Under the parens patriae concept * * * a state that is a party to a suit involving a matter of sovereign interest is presumed to represent the interests of all its citizens. Thus, to intervene in a suit in district court in which a state is already a party, a citizen or subdivision of that state must overcome this presumption of adequate representation.

Quoting, Environmental Defense Fund, Inc. v. Higginson, 631 F.2d 738 (D.C.Cir.1979).
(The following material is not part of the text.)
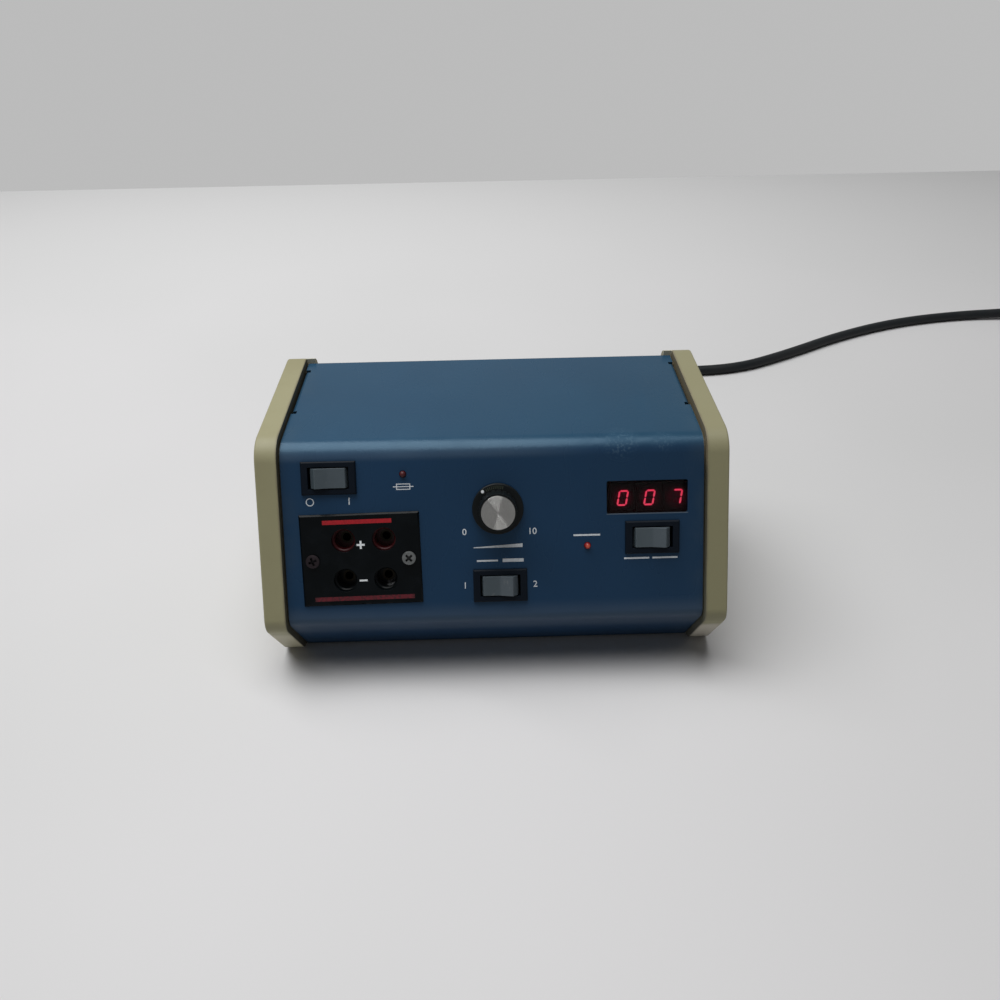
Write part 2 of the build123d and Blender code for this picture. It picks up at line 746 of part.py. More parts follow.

. While not dispositive of the issue before us, we note that, in Voyageurs Regional National Park Association, et al. v. Manuel Lujan, supra, the District Court denied intervention to certain of the Plaintiffs here as their interests, in defending against the claims of the Association, were adequately represented by the Government. Here, the tables are reversed, and now it is the Association which is alleging an inadequacy in the Government's ability to represent its interests. We think the reasoning of the District Court in Voyageurs Regional National Park, in finding an adequacy in the Government to represent the interests of its citizens, including public interest, recreational groups, is fully applicable here. As was the circumstance in the Voyageurs Regional National Park case, the Association here has not substantiated any private interest in this litigation which is not duplicative of the interests of the Defendants.